Off the record, this masthead confirmed that a number of diverse staff on the ABC’s books were either leaving or considering doing so for similar reasons, subject to opportunities.
The quiet part was said out loud by Lyons at the Monday meeting: “They come for a while,” he said, “and then they’re out the door because they get a taste of what it’s like to work here for them.”
On the one hand, Jonathan Holmes said during the week, the ABC “needs to have different voices on air” – people hired for experiences that differ from those of many of the journalists and listeners.
“And at the same time, it can’t abandon – it’s legally obliged – to stick with independent journalism: to ensure news and current affairs are impartial and objective according to the usual standards of objective journalism. Riding these two horses at once can be very tricky.”
In a statement on Thursday, news director Stevens said he wanted a “constructive discussion … in coming weeks about diversity, impartiality and objectivity … Our diverse workforce is a major asset – in fact it can be a superpower for us.”
He conceded, though, that “if we’re honest with each other we still have a way to go”.
Many ABC journalists, many of whom are casual or on short-term contracts, complain that, confronted with increasingly hostile scrutiny from both the mainstream media and social media, they do not feel supported. Ethnically diverse staff are under particular pressure.

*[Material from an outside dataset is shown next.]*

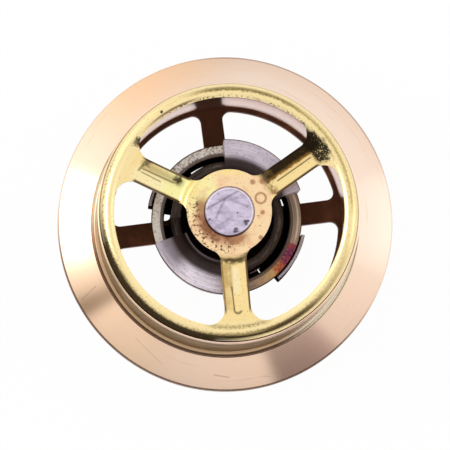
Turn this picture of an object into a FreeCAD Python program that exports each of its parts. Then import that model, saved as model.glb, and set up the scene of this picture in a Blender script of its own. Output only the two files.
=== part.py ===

“It’s an organisation that wants things from you – diversity, and in journalism it wants you to take a risk, and then doesn’t support you,” said one recent employee who asked for anonymity to speak freely.
Some staff complain that the leadership team is “invisible”, particularly outside Sydney. Buttrose, they say, is out of touch and has not been on the front foot to defend the organisation. Anderson is the ABC’s editor-in-chief, but has no background in journalism – he comes from the entertainment side of the organisation.
Lyons said a feeling that reporters were not adequately protected meant they had to self-censor to survive. “Many of us feel we are very much on our own,” he told Monday’s staff meeting.
In statements, Buttrose and Anderson both vigorously rejected these complaints, citing their resistance to “AFP raids, political pressure, powerful organisations … lobby groups”, not to mention hours in front of estimates committees facing hostile questions from senators.
Approached for interviews, both Anderson and Buttrose replied through statements from a spokesperson. Anderson often engages with staff, external stakeholders and audiences, and “takes every opportunity to discuss matters with individual ABC staff or groups of staff directly when they request a meeting over a relevant issue”, said the spokesperson.
Similarly, Buttrose often appears in media, at events and makes herself available to meet with colleagues on request, they said.
The events of the past fortnight, however, show that the mood within the ABC is delicate. It has lost the swagger that should come with being Australia’s best-funded and most-trusted media organisation.
‘The most important decision’
Into all this walks Kim Williams.
Unlike Buttrose, he is not a media doyen. However, he is no stranger to the publishing and broadcasting industries. In an interview with this masthead on Wednesday, he seemed to struggle with how to pitch himself. Reciting his portfolio career experience, he said he was “as qualified as anyone” for the job, then quickly insisted it was neither “grandiloquent, self-congratulatory or pompous” for him to say so.
He comes without one item of baggage that Buttrose carried: unlike her, he was not the prime minister’s “captain’s pick”; he applied for the job and was among the candidates recommended by the independent committee whose job it is to do this. Even so, Prime Minister Anthony Albanese praised him and, as Elizabeth Knight pointed out in this masthead, “being married to Gough Whitlam’s daughter Catherine, he is minor royalty in the Labor Party”.
He is presented with one handicap, however: he will not get to pick his managing director. On February 21 last year, 15 months before his contract would end, Buttrose’s ABC board unanimously reappointed Anderson until mid-2028.
“The most important decision the board has is to appoint the managing director. If I were Kim, I might be a little pissed off,” ABC veteran Jonathan Holmes said.
So what can Williams achieve as chair? Says Faine: “The board sets policy. They don’t direct programs, but they do set a culture.”
Under Buttrose, he says, the culture was risk-averse. Complaints were viewed as “some sort of mark against you”, rather than a measure that you were doing your job.
“Kim’s not shy; you might have noticed. So if he takes on that role to be the public champion for the ABC, well, great, go for it. Someone has to because the ABC is the whipping boy, in particular for Murdoch interests in Australia.”
A past board member, speaking anonymously to avoid being seen to intervene, stresses Williams’ job is a “subtle” one. He cannot run the organisation himself; what power he has must be wielded through management.
“It’s not necessarily easy to effect change at the ABC, assuming you believe it’s necessary,” the former board member said.
The new chairman, a former News Corp executive, certainly seems to think change is required. In a whirlwind week of interviews, Williams called for more arts coverage, more innovation, “freedom from bias”, civility among staff, and more cultural diversity. The ABC should not, he said, be loud in self-congratulation, rather “loud in its performance”. Defending its position it should be “not only grandiloquent but calm, measured and authoritative”.
And he wants it to pay attention to people like John Lyons. Of the senior reporter’s words, which caused such consternation at board level on Monday, Williams said: “One would be erring if one didn’t listen closely to that feedback.”
For now, he’s got the luxury of commenting from the outside. From March 6, he’ll be the man at the helm.